Yesterday I got informed that Stephen had passed away in March this year. Stephen and I got to know each other while he was living in Europe back in the nineteen’s of the last century. He was a man of great kindness, knowledge and enthusiasm for a better world. I am grateful, that we called each other friends and enriched our lives one another. In my live I had the honour to meet a number of well educated, affectionate and passionate persons, but he truly was one of the greatest ones.

I am grieving for his lost, personally, for his family, his friends, his colleges, for you, the readers and helpers of this blog as well as for the world itself, which has lost a good one. I never will forget him and he will be with me in my thoughts and the way I discover the world and interact in it.
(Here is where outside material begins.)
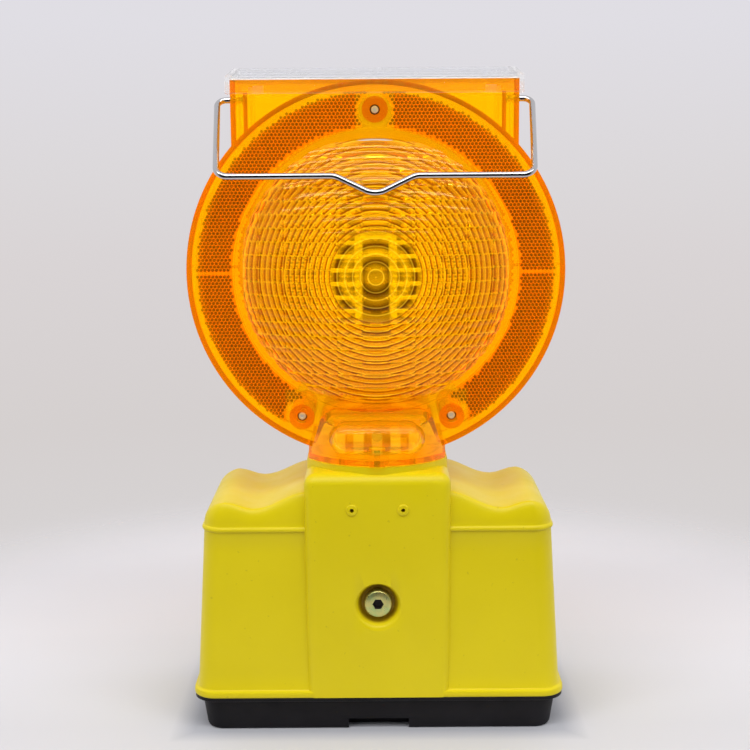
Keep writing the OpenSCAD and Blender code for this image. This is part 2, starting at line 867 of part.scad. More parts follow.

We had lost contact during the last years, but I always new, he was doing, what he always did, being engaged for a better world. His activism for the Democratic Party has been strong. He always was sorrow for the strengthening or new arising problems the world and his home country was facing, especially during the last two US-Presidencies. He was a true cosmopolitan and understood to frame his thoughts with his broad band of international experience and his profound education. I am glad for him he saw arising new hope and saw the hope become a movement and saw the movement becoming a presidency.

Now it is up to us, to even stronger fight for what he did, to help persons, companies and our societies to “precede to the next level”.

Stephen, isn’t it right? That has always been your way of phrasing it to me.

Christian Petersen
Berlin
Germany

Deez24 said...

Dear Steve,
Hey buddy I have spent some times thinking these past couple of months and thought I would let you in. Well things here are not much changed, Comcast still is terrible, and these weather people should find a new career. Just to let you know Bill, Daniel, and I have managed to stay in touch though not like we would all like, mostly due to Ashley and I are having a baby girl due Feb. 27, 2010. Buddy I miss you bad and wish you were still here but I know that you are waiting on me with a chip and chair, so Im letting you know I will most defintley be there!